2. Containment Authority: Teams may recognize the need to isolate systems or rotate credentials but lack explicit authority to disrupt operations. Delays occur as decisions move through leadership, legal, finance, or business operations, allowing attackers to remain active. Prepared organizations decide in advance which systems can be shut down immediately, who can authorize those actions, and how emergency decisions will be escalated when necessary.
3. Log Retention and Accessibility: Short or fragmented logging retention is common. Logs may exist but only for seven to fourteen days, or they may be scattered across tools and teams with no centralized access. In such cases, organizations can often see current activities but not how the incident started.

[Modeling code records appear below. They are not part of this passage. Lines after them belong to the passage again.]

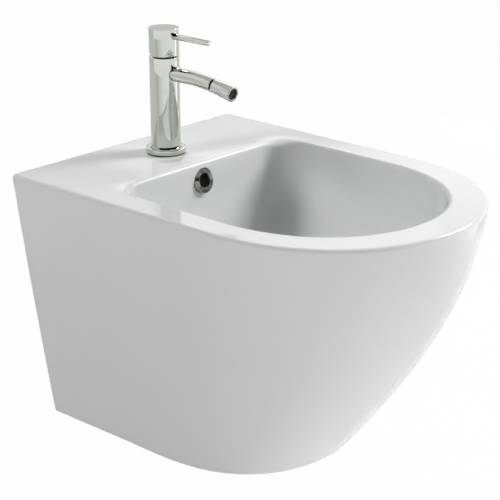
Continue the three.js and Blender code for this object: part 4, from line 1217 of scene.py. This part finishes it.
def make_card(name, azimuths, elevations, distance, brightness):
    """A part of a sphere round the tap in an even or fading grey, seen only in mirrors."""
    across, up = (max(2, round((last - first) / CARD_STEP)) for first, last in (azimuths, elevations))
    points, glows = [], []
    for row in range(up + 1):
        tilt = math.radians(mix(*elevations, row / up))
        for column in range(across + 1):
            turn = math.radians(mix(*azimuths, column / across))
            points.append(CARD_CENTRE + distance * bearing(turn, tilt))
            low, high = (mix(*pair, column / across) for pair in (brightness[:2], brightness[2:]))
            glows.append(mix(low, high, row / up))
    wide = across + 1
    starts = [row * wide + column for row in range(up) for column in range(across)]
    mesh = bpy.data.meshes.new(name)
    mesh.from_pydata(points, [], [(k, k + 1, k + wide + 1, k + wide) for k in starts])
    mesh.attributes.new("glow", "FLOAT", "POINT").data.foreach_set("value", glows)
    card = new_object(name, mesh)
    for rays in ("camera", "diffuse", "transmission", "volume_scatter", "shadow"):
        setattr(card, f"visible_{rays}", False)
    tree = paint_stage(card, name)
    level = node(tree, "ShaderNodeAttribute", (-200, 0), attribute_name="glow")
    glow = node(tree, "ShaderNodeEmission", (0, 0), {"Strength": level.outputs["Fac"]})
    node(tree, "ShaderNodeOutputMaterial", (200, 0), {"Surface": glow.outputs[0]})


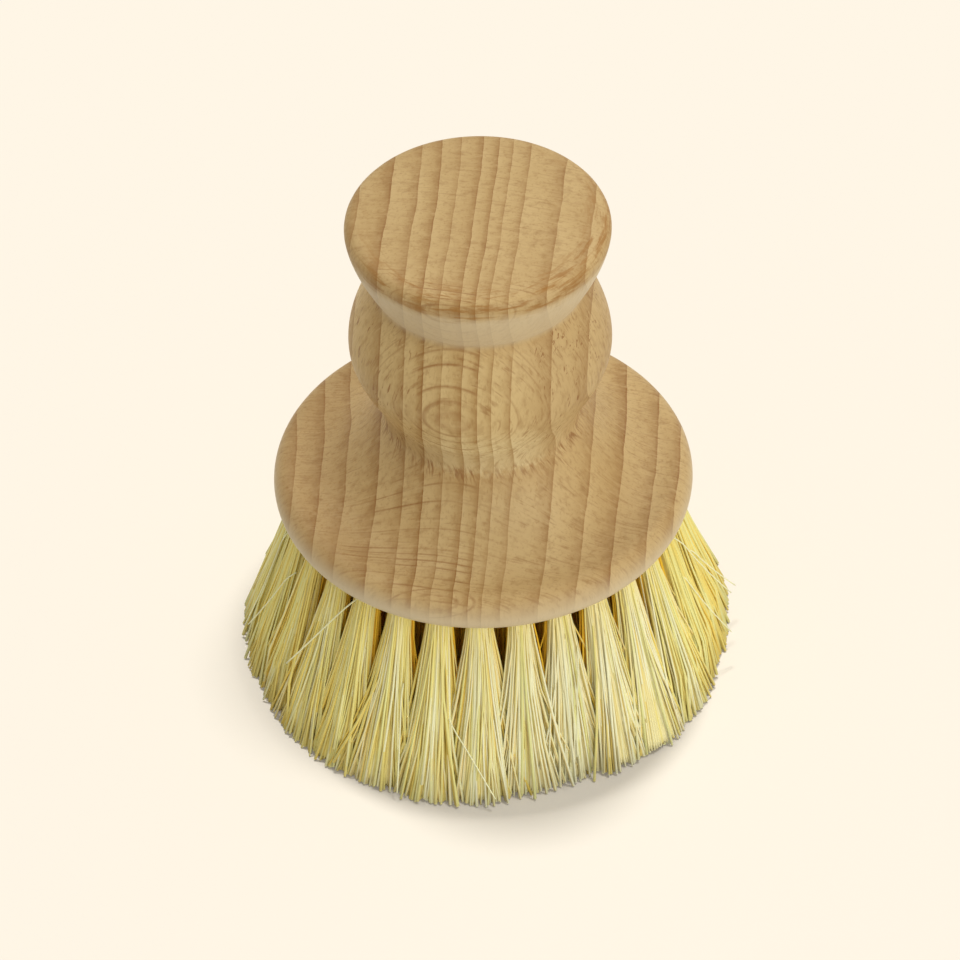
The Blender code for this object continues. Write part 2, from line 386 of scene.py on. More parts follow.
# Growth rings: where each ring line crosses the middle of the block, in
# millimetres to the right of the turning axis
RING_LINES = (
    -42.0, -36.5, -31.6, -27.0, -23.0, -19.3, -14.4, -10.2, -7.1, -4.2, -0.9, 1.5, 3.6, 6.4, 12.2,
    17.3, 21.9, 26.9, 30.4, 35.0, 42.0,
)
RING_REACH = 42.0

# How the rings bow over the block: millimetres for each millimetre, or each
# square millimetre, of place x, depth y and rise above the middle level
MIDDLE_LEVEL = 60.0
BOW_DEPTH, BOW_RISE = 0.0896, 0.0324
BOW_DEPTH_DEPTH, BOW_RISE_RISE = -0.00139, -0.00043
BOW_PLACE_DEPTH, BOW_PLACE_RISE, BOW_DEPTH_RISE = 0.00094, -0.00152, 0.00111

# How far the rings and the rays wander and ripple, in millimetres
RING_WANDER, RING_RIPPLE, RAY_WANDER = 1.1, 0.22, 0.5

# Rays stand square to the rings, turned a little from straight back
RAY_SIDEWAYS, RAY_BACK = 0.22, 0.975

# Rays that show as arcs on the front of the block: millimetres behind the
# turning axis, half width and how dark each is, for the disc, the middle of the
# bead and the bead's sides
DISC_RAY_LINES = (
    (-31.2, 0.16, 0.5), (-29.3, 0.18, 0.7), (-27.4, 0.18, 0.8), (-25.6, 0.16, 0.8), (-24.6, 0.16, 0.9),
    (-23.7, 0.14, 0.8), (-22.9, 0.17, 1.0), (-20.4, 0.12, 0.6), (-17.6, 0.12, 0.9), (-16.0, 0.12, 0.8),
)
BEAD_RAY_LINES = (
    (-19.75, 0.12, 0.5), (-19.35, 0.12, 0.8), (-18.6, 0.12, 0.9), (-17.2, 0.13, 1.0), (-16.15, 0.12, 0.8),
)
SIDE_RAY_LINES = ((-21.0, 0.11, 0.8), (-17.5, 0.11, 0.8), (-14.9, 0.11, 0.9), (-14.1, 0.11, 1.0))
RAY_LOW, RAY_HIGH = -34.0, -13.0

# How much further right the arcs start on the bead than on the disc
ARC_SHIFT = 9.5
ARC_SHARE = 0.95

# The small oval figure on the rim's front: its place to the right and up the
# slant that the front sees, its half sizes there and how far it wanders
OVAL_PLACE, OVAL_RISE = -8.2, 5.43
OVAL_UP, OVAL_BACK = 0.72, 0.69
OVAL_HALF_WIDTH, OVAL_HALF_HEIGHT = 6.4, 2.18
OVAL_WANDER = 0.12

# Slants of the fine hairs and of the torn fibres, the middle of the front's
# figure, the direction that the oil sank in from, the radius that marks round
# the block are counted at, and how ragged the edges of the painted sheen and
# the painted light are
HAIR_SLANT = 0.30
TEAR_SLANT = 0.36
FIGURE_MIDDLE = -1.0
OIL_SIDEWAYS = 0.45
MARK_RADIUS = 17.0
RAGGED = 3.0

# How far into a year the wood grows evenly darker
EVEN_GROWTH = 0.9

WOOD_PATTERNS = {
    "wander": ("x y z", (16.0, 12.0, 30.0), 1.0),
    "ripple": ("x y z", (1.6, 1.6, 8.0), 1.0),
    "yearly": ("year still still", (1 / 3.7, 1.0, 1.0), 0.0),
    "patch": ("x y z", (5.0, 5.0, 14.0), 2.0),
    "broken": ("year around z", (1 / 5.3, 0.9, 7.0), 0.0),
    "ray": ("across around z", (6.0, 0.26, 2.2), 1.5),
    "gate": ("across around z", (2.2, 1.4, 2.4), 1.0),
    "flame": ("across around z", (8.0, 0.38, 3.0), 2.0),
    "lit": ("across around z", (1.7, 1.2, 3.0), 1.0),
    "pores": ("x y z", (0.42, 0.42, 1.6), 2.0),
    "mottle": ("x y z", (1.5, 1.1, 2.6), 3.0),
    "cloud": ("x y z", (11.0, 11.0, 24.0), 3.0),
    "hair": ("slanted y z", (0.30, 0.5, 3.4), 1.0),
    "bunch": ("x y z", (2.6, 2.6, 4.0), 1.0),
    "soak": ("turned girth z", (4.5, 0.8, 0.8), 4.0, 0.6),
    "fuzz": ("x y z", (0.8, 0.8, 0.8), 2.0),
    "tear": ("torn girth z", (0.45, 2.0, 2.4), 2.0),
    "stretch": ("turned still still", (4.0, 1.0, 1.0), 1.0),
}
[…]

4. Untested Response Plans: Many plans appear complete on paper but fail in practice because roles are unclear, approvals take too long, and critical steps have never been exercised. Testing does not need to be elaborate but should be realistic, cross-functional, and honest about identifying weaknesses.

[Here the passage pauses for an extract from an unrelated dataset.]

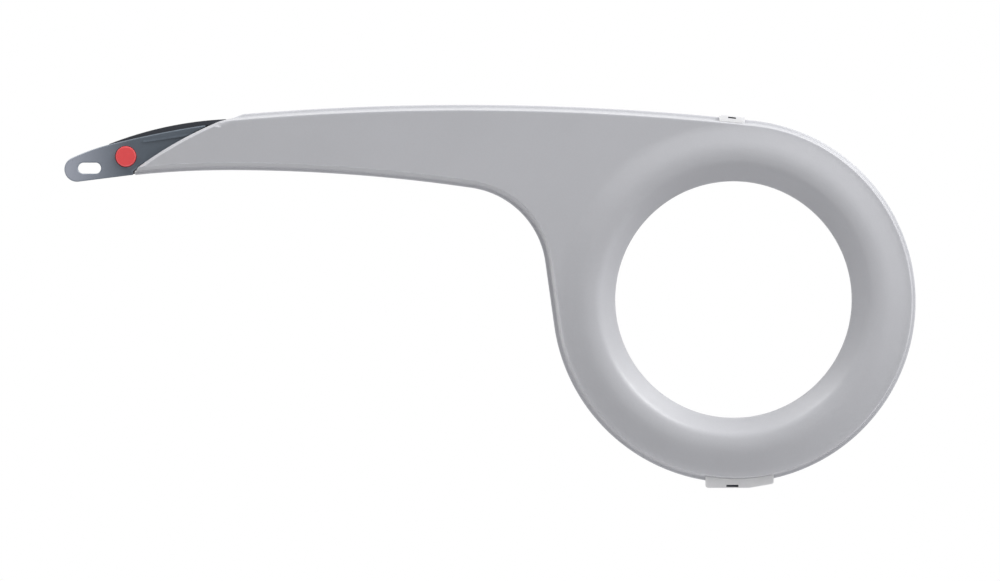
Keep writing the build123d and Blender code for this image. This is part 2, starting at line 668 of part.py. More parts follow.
LOWER_POCKET = (LOWER_WINDOW_X, RING_BOTTOM - LOWER_POCKET_DROP)
LOWER_WINDOW = (LOWER_WINDOW_X, RING_BOTTOM - LOWER_WINDOW_DROP)
with BuildPart() as lower_socket:
    with BuildSketch(at_depth(SOCKET_BACK)) as wedge:
        bottom, inside = RING_BOTTOM - LOWER_DROP, RING_BOTTOM + LOWER_REACH
        with BuildLine():
            Polyline(
                (LOWER_LEFT, inside),
                (LOWER_LEFT, bottom),
                (LOWER_RAMP, bottom),
                (LOWER_RIGHT, bottom + LOWER_RAMP_RISE),
                (LOWER_RIGHT, inside),
                close=True,
            )
        make_face()
        fillet(wedge.vertices().sort_by(Axis.Y)[:3], LOWER_CORNER_R)
    extrude(amount=SOCKET_FRONT - SOCKET_BACK)
    add(seat_tool(RING_CENTRE, RING_R), mode=Mode.SUBTRACT)
    with BuildSketch(at_depth(SOCKET_BACK)):
        with Locations(LOWER_POCKET):
            Rectangle(*LOWER_POCKET_SIZE)
    extrude(amount=SOCKET_FRONT - SOCKET_BACK - SOCKET_SKIN, mode=Mode.SUBTRACT)
    with BuildSketch(at_depth(SOCKET_BACK)):
        with Locations(LOWER_WINDOW):
            Rectangle(*LOWER_WINDOW_SIZE)
    extrude(amount=SOCKET_FRONT, mode=Mode.SUBTRACT)
    for plane in rivet_planes()[: len(LOWER_RIVET_ANGLES)]:
        with BuildSketch(plane.offset(RIVET_HEAD_TOP)):
            Circle(RIVET_R + RUNNING_FIT)
        extrude(amount=RIVET_GRIP + RUNNING_FIT, mode=Mode.SUBTRACT)
lower_socket.part.label = "lower_socket"
export_step(lower_socket.part, "parts/lower_socket.step")

# ---- Upper socket, a low block on the ring's top
UPPER_FLAT = ring_tangent_plane()


def upper_plane(depth):
    """The upper socket's own plane, this far outward of the back rim."""
    return UPPER_FLAT.offset(depth)


with BuildPart() as upper_socket:
    with BuildSketch(upper_plane(SOCKET_BACK)) as block:
        foot = -BEAD_OUT - WALL_LEAN
        with BuildLine():
            Polyline(
                (UPPER_LEFT, foot),
                (UPPER_LEFT, UPPER_TOP),
                (UPPER_RIGHT, UPPER_TOP),
                (UPPER_RIGHT, foot),
                close=True,
            )
        make_face()
        fillet(block.vertices().group_by(Axis.Y)[-1], UPPER_CORNER_R)
    extrude(amount=SOCKET_FRONT - SOCKET_BACK)
    add(seat_tool(TOP_CENTRE, TOP_R), mode=Mode.SUBTRACT)
    with BuildSketch(upper_plane(SOCKET_BACK)):
        with Locations(UPPER_POCKET):
            Rectangle(*UPPER_POCKET_SIZE)
    extrude(amount=SOCKET_FRONT - SOCKET_BACK - SOCKET_SKIN, mode=Mode.SUBTRACT)
    with BuildSketch(upper_plane(SOCKET_BACK)):
        with Locations(UPPER_POCKET):
            Rectangle(*UPPER_WINDOW_SIZE)
    extrude(amount=SOCKET_FRONT, mode=Mode.SUBTRACT)
    for plane in rivet_planes()[len(LOWER_RIVET_ANGLES) :]:
        with BuildSketch(plane.offset(RIVET_HEAD_TOP)):
            Circle(RIVET_R + RUNNING_FIT)
        extrude(amount=RIVET_GRIP + RUNNING_FIT, mode=Mode.SUBTRACT)
upper_socket.part.label = "upper_socket"
export_step(upper_socket.part, "parts/upper_socket.step")

# ---- Catches inside the sockets, seen through the windows
CATCH_BACK = SOCKET_FRONT - SOCKET_SKIN - CATCH_GAP - CATCH_LENGTH
with BuildPart() as lower_catch:
    with BuildSketch(at_depth(CATCH_BACK)):
        with Locations(LOWER_WINDOW):
            Rectangle(LOWER_POCKET_SIZE[0] - 2 * CATCH_GAP, LOWER_WINDOW_SIZE[1] - 2 * CATCH_GAP)
    extrude(amount=CATCH_LENGTH)
lower_catch.part.label = "lower_catch"
export_step(lower_catch.part, "parts/lower_catch.step")

with BuildPart() as upper_catch:
    with BuildSketch(upper_plane(CATCH_BACK)):
        with Locations(UPPER_POCKET):
            Rectangle(UPPER_POCKET_SIZE[0] - 2 * CATCH_GAP, UPPER_POCKET_SIZE[1] - 2 * CATCH_GAP)
    extrude(amount=CATCH_LENGTH)
upper_catch.part.label = "upper_catch"
export_step(upper_catch.part, "parts/upper_catch.step")

# ---- Rivets that hold both sockets on the ring
with BuildPart() as socket_rivets:
    for plane in rivet_planes():
        with BuildSketch(plane.offset(RIVET_HEAD_TOP - RIVET_HEAD_THICK)):
            Circle(RIVET_HEAD_R)
        extrude(amount=RIVET_HEAD_THICK)
        with BuildSketch(plane.offset(RIVET_HEAD_TOP)):
            Circle(RIVET_R)
        extrude(amount=RIVET_GRIP)
socket_rivets.part.label = "socket_rivets"
export_step(socket_rivets.part, "parts/socket_rivets.step")
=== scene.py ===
import math

import bmesh
import bpy
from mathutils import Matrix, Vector
from mathutils.geometry import delaunay_2d_cdt


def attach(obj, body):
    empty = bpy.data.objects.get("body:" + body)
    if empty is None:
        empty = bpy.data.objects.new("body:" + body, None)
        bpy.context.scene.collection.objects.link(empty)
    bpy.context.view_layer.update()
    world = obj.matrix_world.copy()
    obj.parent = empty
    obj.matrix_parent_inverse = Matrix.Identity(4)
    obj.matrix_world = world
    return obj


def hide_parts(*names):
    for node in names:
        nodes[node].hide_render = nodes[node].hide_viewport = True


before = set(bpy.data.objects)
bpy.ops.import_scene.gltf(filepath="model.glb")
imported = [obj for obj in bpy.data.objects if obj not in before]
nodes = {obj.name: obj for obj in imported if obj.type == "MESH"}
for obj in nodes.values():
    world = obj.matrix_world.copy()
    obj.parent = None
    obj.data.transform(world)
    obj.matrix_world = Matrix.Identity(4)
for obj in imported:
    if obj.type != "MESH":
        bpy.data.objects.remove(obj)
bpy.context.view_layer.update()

MM = 0.001

# ---- Cover outline and section, in mm, as in the CAD
RING_R = 102.65
RING_CENTRE = (1.0, -0.9)
TOP_R = 1500.0
TOP_JOIN = 83.75
NECK_JOIN = 188.0
NECK_R = 49.0
BELLY = (-285.0, 73.1)
BELLY_R = 950.0
TAIL_R = 500.0
CUT_LOW = (-337.5, 72.0)
CUT_HIGH_X = -276.1
CUT_BULGE = 2.8
DEPTH = 30.0
WALL = 2.0
WALL_LEAN = 1.8
BEAD_OUT = 1.8
BEAD_THICK = 1.6
HOLE_R = 66.5
LIP_LENGTH = 4.0
CONE_RUN = 8.0
CONE_SLOPE = math.radians(47.0)
SHOULDER_ROUND = 7.0
CREST_SLOPE = math.radians(12.0)
CREST_ROUND = 22.0
RIM_SLOPE = math.radians(15.0)
RIM_BASE_R = 97.5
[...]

5. Asset Inventory and Network Mapping: A current asset inventory or network map is often lacking. Systems may be deployed outside formal processes, cloud resources spun up without central registration, and ownership unclear. Responders cannot investigate what they do not know exists. Untracked assets are not just documentation gaps; they are blind spots that attackers actively exploit.
Conclusion
Achieving true Day Zero readiness requires more than having an incident response plan or retainer. It demands a proactive approach to ensure that both internal teams and external partners can act immediately and effectively when an incident occurs. By addressing operational gaps, testing response plans, and ensuring clear authority and access protocols, organizations can significantly enhance their resilience against cyber threats.